The underlying problem isn't that service businesses don't want retention systems. It's that the tools available either don't address the right problems or solve them in ways that create new ones. Retention shouldn't require a software integration project. It should be a natural output of how the business runs day to day.

The Feedback Loop Most Businesses Skip

Post-service feedback is the most underused retention tool in the service industry. Most businesses either don't collect it at all, or collect it in a way that never makes it back to the person doing the work.

Effective feedback has two properties: it's tied to a specific visit, and it's visible to the people who can act on it. A five-star rating with no context is interesting. A three-star rating from a customer who says "the back bathroom was rushed this time" is actionable. The difference between those two outcomes is whether your collection mechanism captures enough context to do something with it.

When customers see that their feedback changes what happens on the next visit, they stop being passive users of your service and start feeling like partners in it. That shift in relationship is one of the most reliable drivers of long-term retention.

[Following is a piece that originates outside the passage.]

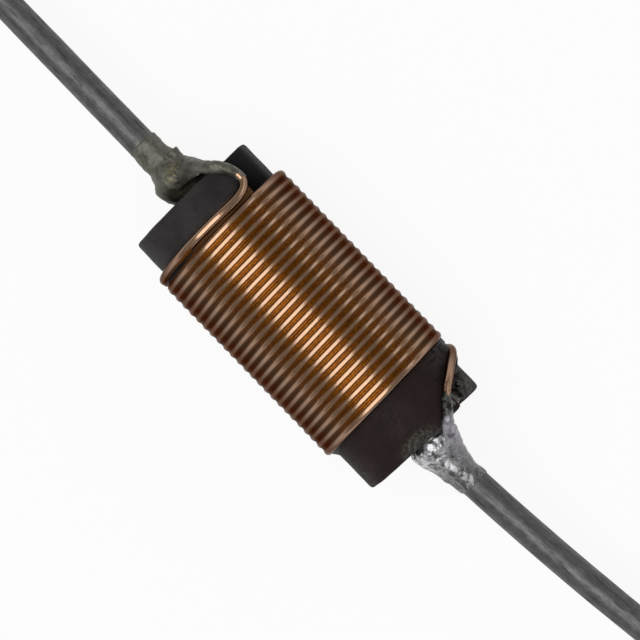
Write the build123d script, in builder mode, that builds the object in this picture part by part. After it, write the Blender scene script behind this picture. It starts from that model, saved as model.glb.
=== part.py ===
"""Axial leaded inductor: a slotted ferrite rod, one layer of enamelled wire and two stiff leads.

The rod lies along X with its middle over the origin, and Z = 0 is the surface that the part
lies on. The winding and the two lead tips touch that surface.
"""
from build123d import *
import os
from math import cos, floor, radians, sin, tan

os.makedirs("parts", exist_ok=True)

# Ferrite rod, with a slot across each end and a blind hole for each lead
core_d = 4.8
core_length = 11.0
core_edge_break = 0.08
slot_width = 1.06
slot_depth = 1.6
slot_turn = 37.0         # degrees round the rod, from +Y towards +Z
lead_hole_depth = 2.5    # below the slot's floor

# Enamelled wire, whose whole turns fill the room between the two insets
wire_d = 0.3
turn_gap = 0.016
wire_seat = 0.01         # clearance between wire and rod
first_turn_inset = 1.47  # from the rod's left end to the middle of the wire
first_turn_angle = 120.0
last_turn_inset = 1.8
last_turn_angle = 179.4
wire_sides = 4           # flats round the wire's section, few because the turns are many

# Leads
lead_d = 1.02
part_length = 52.0       # over both lead tips
lead_kink_inset = 0.3    # from the rod's end into its slot
lead_kink_slope = 3.7    # degrees
lead_kink_reach = 0.2    # each way from the corner
lead_bend_at = 4.5       # from the rod's end to the corner of the long bend
lead_bend_reach = 4.4
left_lead_swing = 0.0    # degrees from straight down towards +Y
right_lead_swing = 44.3

# Cement round each lead in its hole
cement_wall = 0.04

# Tails of the wire, from the turns over the rod's rims to the leads
tail_lift = 0.04         # further from the rod's axis than the turns are
tail_bend_reach = 0.15   # each way from a corner
tail_past_rim = 0.15     # from the rod's end, where a tail turns down
wire_to_lead = 0.03
tail_on_lead = 0.3       # length of the end that lies along the lead
landing_angle = 37.0
left_lift_inset = 1.25   # from the rod's end
left_lift_angle = 70.0
left_hump_run = 0.72     # straight on to the corner of the hump
left_hump_reach = 0.4
left_ear_inset = 0.35
left_ear_angle = 56.0
left_rim_angle = 62.0
left_landing = 1.1       # outwards from the rod's end
back_advance = 0.42      # along the rod while the last half turn goes round the back
back_slack = 0.01        # that this half turn hangs lower than the others
right_lift_inset = 1.2
right_lift_angle = 24.0
right_hump_run = 0.5
right_hump_reach = 0.25
right_ear_inset = 0.4
right_ear_angle = 60.0
right_rim_angle = 69.0
right_landing = 0.5

# Solder
solder_coat = 0.09       # on the wire
solder_skin = 0.02       # where a lump ends on its lead
solder_neck = 0.2        # on the lead at the rod's end
left_solder_bulge = 0.34  # on the lead at a lump's thickest place
left_bulge_at = 0.75     # from the rod's end
left_solder_length = 1.5
right_solder_bulge = 0.4
right_bulge_at = 0.4
right_solder_length = 1.6

core_r = core_d / 2
wire_r = wire_d / 2
lead_r = lead_d / 2
half_length = core_length / 2
turn_pitch = wire_d + turn_gap
part_turn = (last_turn_angle - first_turn_angle) / 360
turns = floor((core_length - first_turn_inset - last_turn_inset) / turn_pitch - part_turn) + part_turn
helix_r = core_r + wire_seat + wire_r
winding_r = helix_r + wire_r
axis_z = winding_r + back_slack
lead_hole_r = lead_r + cement_wall
wire_on_lead_r = lead_r + wire_to_lead + wire_r
tail_r = helix_r + tail_lift


def around(x, radius, angle):
    """A point at x along the rod, at a radius and at an angle from +Y towards +Z."""
    return Vector(x, radius * cos(radians(angle)), axis_z + radius * sin(radians(angle)))


def end_plane(side, inset=0.0):
    """The plane of one end of the rod, facing outwards, with its x direction along the slot."""
    slot_direction = around(0, 1, slot_turn) - around(0, 0, slot_turn)
    return Plane(origin=(side * (half_length - inset), 0, axis_z), x_dir=slot_direction, z_dir=(side, 0, 0))


def bend_plane(side, swing):
    """The plane that a lead bends in: x runs outwards along the rod, y towards the surface."""
    down = Vector(0, sin(radians(swing)), -cos(radians(swing)))
    outwards = Vector(side, 0, 0)
    return Plane(origin=(0, 0, axis_z), x_dir=outwards, z_dir=outwards.cross(down))


def rounded_route(points, reaches):
    """Straight runs through the points, with an arc at each corner that reaches as far each way."""
    start = points[0]
    for before, corner, after, reach in zip(points, points[1:], points[2:], reaches):
        arc_start = corner + (before - corner).normalized() * reach
        arc_end = corner + (after - corner).normalized() * reach
        Line(start, arc_start)
        TangentArc(arc_start, arc_end, tangent=corner - before)
        start = arc_end
    Line(start, points[-1])


def lead_corners(side, swing):
    """A lead's corners: the floor of its hole, its kink, its long bend and its tip on the surface."""
    kink_x = half_length - lead_kink_inset
    bend_x = half_length + lead_bend_at
    corners = [
        (half_length - slot_depth - lead_hole_depth, 0),
        (kink_x, 0),
        (bend_x, (bend_x - kink_x) * tan(radians(lead_kink_slope))),
        (part_length / 2, (axis_z - lead_r) / cos(radians(swing))),
    ]
    return [bend_plane(side, swing).from_local_coords(Vector(x, y)) for x, y in corners]


def make_round(corners, reaches, radius):
    """Round wire of a radius along a route."""
    with BuildPart() as wire:
        with BuildLine() as route:
            rounded_route(corners, reaches)
        path = route.wire()
        with BuildSketch(Plane(origin=path @ 0, z_dir=path % 0)):
            Circle(radius)
        sweep(path=path)
    return wire.part


def make_cement(side):
    """The sleeve of cement between a lead and its hole."""
    with BuildPart() as cement:
        with BuildSketch(end_plane(side, slot_depth)):
            Circle(lead_hole_r)
            Circle(lead_r, mode=Mode.SUBTRACT)
        extrude(amount=-lead_hole_depth)
    return cement.part


def make_lump(lead_route, length, bulge, bulge_at):
    """A lump of solder round a lead, from the rod's end outwards."""
    along = (lead_route[2] - lead_route[1]).normalized()
    start = lead_route[1] + along * lead_kink_inset
    with BuildPart() as lump:
        with BuildSketch(Plane(origin=start, x_dir=along, z_dir=along.cross(Vector(0, 0, 1)))):
            with BuildLine():
                Polyline(
                    (0, 0),
                    (0, lead_r + solder_neck),
                    (bulge_at, lead_r + bulge),
                    (length, lead_r + solder_skin),
                    (length, 0),
                    close=True,
                )
            make_face()
        revolve(axis=Axis(start, along))
    return lump.part


def tail_end(side, landing, rim_angle):
    """A tail's last corners: past the rim, down beside its lead, and where it stops."""
    return [
        around(side * (half_length + tail_past_rim), tail_r, rim_angle),
        around(side * (half_length + landing), wire_on_lead_r, landing_angle),
        around(side * (half_length + landing + tail_on_lead), wire_on_lead_r, landing_angle),
    ]


with BuildPart() as ferrite_core:
    with BuildSketch(end_plane(-1)):
        Circle(core_r)
    extrude(amount=-core_length)
    chamfer(ferrite_core.edges().filter_by(GeomType.CIRCLE), core_edge_break)
    with BuildSketch(end_plane(-1), end_plane(1)):
        Rectangle(core_d, slot_width)
    extrude(amount=-slot_depth, mode=Mode.SUBTRACT)
    with BuildSketch(end_plane(-1, slot_depth), end_plane(1, slot_depth)):
        Circle(lead_hole_r)
    extrude(amount=-lead_hole_depth, mode=Mode.SUBTRACT)
ferrite_core.part.label = "ferrite_core"
export_step(ferrite_core.part, "parts/ferrite_core.step")

left_route = lead_corners(-1, left_lead_swing)
with BuildPart() as lead_left:
    add(make_round(left_route, [lead_kink_reach, lead_bend_reach], lead_r))
lead_left.part.label = "lead_left"
export_step(lead_left.part, "parts/lead_left.step")

right_route = lead_corners(1, right_lead_swing)
with BuildPart() as lead_right:
    add(make_round(right_route, [lead_kink_reach, lead_bend_reach], lead_r))
lead_right.part.label = "lead_right"
export_step(lead_right.part, "parts/lead_right.step")

first_turn_x = -half_length + first_turn_inset
last_turn_x = first_turn_x + turns * turn_pitch
first_direction = around(0, 1, first_turn_angle) - around(0, 0, first_turn_angle)
turns_frame = Plane(origin=(first_turn_x, 0, axis_z), x_dir=first_direction, z_dir=(1, 0, 0))
left_ear = around(-half_length + left_ear_inset, tail_r, left_ear_angle)
left_end = tail_end(-1, left_landing, left_rim_angle)
right_ear = around(half_length - right_ear_inset, tail_r, right_ear_angle)
right_end = tail_end(1, right_landing, right_rim_angle)

with BuildPart() as winding:
    with BuildLine() as turns_line:
        add(turns_frame * Helix(turn_pitch, turns * turn_pitch, helix_r, mode=Mode.PRIVATE))
    helix = turns_line.edge()
    with BuildSketch(Plane(origin=helix @ 0, x_dir=(-1, 0, 0), z_dir=helix % 0)):
        RegularPolygon(wire_r, wire_sides)
    sweep(path=helix, is_frenet=True)

    with BuildLine() as left_tail:
        lift = around(-half_length + left_lift_inset, tail_r, left_lift_angle)
        lift_arc = TangentArc(helix @ 0, lift, tangent=(helix % 0) * -1)
        corners = [lift, lift + (lift_arc % 1) * left_hump_run, left_ear, *left_end]
        rounded_route(corners, [left_hump_reach, *[tail_bend_reach] * 3])
    with BuildSketch(Plane(origin=helix @ 0, x_dir=(1, 0, 0), z_dir=(helix % 0) * -1)):
        RegularPolygon(wire_r, wire_sides)
    sweep(path=left_tail.wire())

    with BuildLine() as right_tail:
        back = around(last_turn_x + back_advance, helix_r, 0)
        back_arc = TangentArc(helix @ 1, back, tangent=helix % 1)
        lift = around(half_length - right_lift_inset, tail_r, right_lift_angle)
        lift_arc = TangentArc(back, lift, tangent=back_arc % 1)
        corners = [lift, lift + (lift_arc % 1) * right_hump_run, right_ear, *right_end]
        rounded_route(corners, [right_hump_reach, *[tail_bend_reach] * 3])
    with BuildSketch(Plane(origin=helix @ 1, x_dir=(-1, 0, 0), z_dir=helix % 1)):
        RegularPolygon(wire_r, wire_sides)
    sweep(path=right_tail.wire())
winding.part.label = "winding"
export_step(winding.part, "parts/winding.step")

with BuildPart() as cement_left:
    add(make_cement(-1))
cement_left.part.label = "cement_left"
export_step(cement_left.part, "parts/cement_left.step")

with BuildPart() as cement_right:
    add(make_cement(1))
cement_right.part.label = "cement_right"
export_step(cement_right.part, "parts/cement_right.step")

with BuildPart() as solder_left:
    add(make_lump(left_route, left_solder_length, left_solder_bulge, left_bulge_at))
    add(make_round([left_ear, left_end[0]], [], wire_r + solder_coat))
    add(make_round([left_end[0], left_end[1]], [], wire_r + solder_coat))
    for piece in (lead_left.part, winding.part, ferrite_core.part):
        add(piece, mode=Mode.SUBTRACT)
solder_left.part.label = "solder_left"
export_step(solder_left.part, "parts/solder_left.step")

with BuildPart() as solder_right:
    add(make_lump(right_route, right_solder_length, right_solder_bulge, right_bulge_at))
    add(make_round([right_ear, right_end[0]], [], wire_r + solder_coat))
    add(make_round([right_end[0], right_end[1]], [], wire_r + solder_coat))
    for piece in (lead_right.part, winding.part, ferrite_core.part):
        add(piece, mode=Mode.SUBTRACT)
solder_right.part.label = "solder_right"
export_step(solder_right.part, "parts/solder_right.step")
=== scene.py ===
"""The looks of the axial inductor: winding, ferrite rod, solder and tinned leads, on a white stage."""
import math

import bmesh
import bpy
import numpy as np
from mathutils import Matrix, Vector, noise


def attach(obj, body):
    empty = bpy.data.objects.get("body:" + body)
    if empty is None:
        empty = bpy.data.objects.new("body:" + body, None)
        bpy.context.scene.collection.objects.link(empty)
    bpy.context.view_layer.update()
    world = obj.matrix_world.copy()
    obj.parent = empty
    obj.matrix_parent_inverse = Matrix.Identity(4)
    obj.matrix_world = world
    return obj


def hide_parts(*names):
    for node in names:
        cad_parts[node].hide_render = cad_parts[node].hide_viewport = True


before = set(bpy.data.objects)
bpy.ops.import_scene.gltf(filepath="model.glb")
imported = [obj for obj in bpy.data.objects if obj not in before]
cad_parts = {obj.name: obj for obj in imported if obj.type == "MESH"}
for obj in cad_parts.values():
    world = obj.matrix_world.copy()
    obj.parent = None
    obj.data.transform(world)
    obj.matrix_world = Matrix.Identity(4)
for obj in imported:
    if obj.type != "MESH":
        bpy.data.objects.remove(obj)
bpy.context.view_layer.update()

MM = 0.001
UV_PER_MM = 0.1             # along a wire, in the map named length_round

# Sizes in millimetres and angles in degrees, as in the CAD source
CORE_R = 2.4
HALF_LENGTH = 5.5
SLOT_WIDTH = 1.06
SLOT_DEPTH = 1.6
SLOT_TURN = 37.0
WIRE_R = 0.15
HELIX_R = 2.56
TURN_PITCH = 0.316
TURNS = 24.165
FIRST_TURN_X = -4.03
FIRST_TURN_ANGLE = 120.0
LEAD_R = 0.51
LEAD_GAP = 0.03             # between a lead and the wire that lies along it
WIRE_ON_LEAD_R = LEAD_R + LEAD_GAP + WIRE_R
HALF_PART = 26.0
AXIS_Z = 2.72
HOLE_DEPTH = 2.5
KINK_X = HALF_LENGTH - 0.3
KINK_REACH = 0.2
KINK_SLOPE = 3.7
BEND_X = HALF_LENGTH + 4.5
BEND_REACH = 4.4
LEFT_SWING = 0.0
RIGHT_SWING = 44.3

# The unevenness of the turns, in millimetres
WANDER = 0.02               # along the rod, by noise
SWELL = 0.006               # outwards, by noise
LEAN = 0.045                # of each turn, more than a plain helix has
BOW = 0.01                  # of each turn's middle against its sides
DRIFT = 0.03                # of most turns towards the right
START_SHIFT = 0.10          # of the wire's start towards the left

# The tails' points before they reach the leads: place along the rod, angle and radius
LEFT_TAIL = (
    (-4.12, 105, 2.57), (-4.125, 88, 2.58), (-4.12, 74, 2.59), (-4.16, 66, 2.6), (-4.27, 58.8, 2.61),
    (-4.47, 54.6, 2.61), (-4.72, 54, 2.6), (-5.0, 56.5, 2.58), (-5.28, 60.5, 2.53), (-5.5, 63.4, 2.33),
    (-5.72, 64, 1.93), (-6.0, 60, 1.32), (-6.3, 48, 0.9),
)
RIGHT_TAIL = (
    (3.70, 215, 2.56), (3.74, 260, 2.56), (3.80, 300, 2.565), (3.86, 328, 2.565), (3.93, 347, 2.575),
    (4.04, 364, 2.59), (4.19, 379, 2.61), (4.38, 393, 2.61), (4.60, 403.5, 2.6), (4.80, 412, 2.6),
    (5.07, 419.5, 2.59), (5.32, 425, 2.57), (5.55, 429, 2.5), (5.75, 428, 1.9), (5.9, 410, 1.2),
)
LEFT_LANDING, RIGHT_LANDING = 1.1, 0.5      # from the rod's end to where a tail meets its lead
TAIL_RUN = 0.3                              # of a tail's end along its lead
TAIL_STEP = 0.05                            # between the points of a tail
POINTS_PER_TURN = 80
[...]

Retention Compounds — So Does the Opposite

High churn forces a business to run just to stay in place. Every marketing dollar goes toward replacing customers you already had, not growing the base you worked to build. A business with strong retention builds on itself — one with weak retention starts over, quietly, every month.

The fix isn't complicated. Know what your customers want, make sure your team knows it too, communicate before and after every service, and close the loop when something goes wrong. The businesses that do those four things consistently don't spend much time worrying about churn — because their customers don't have much reason to leave.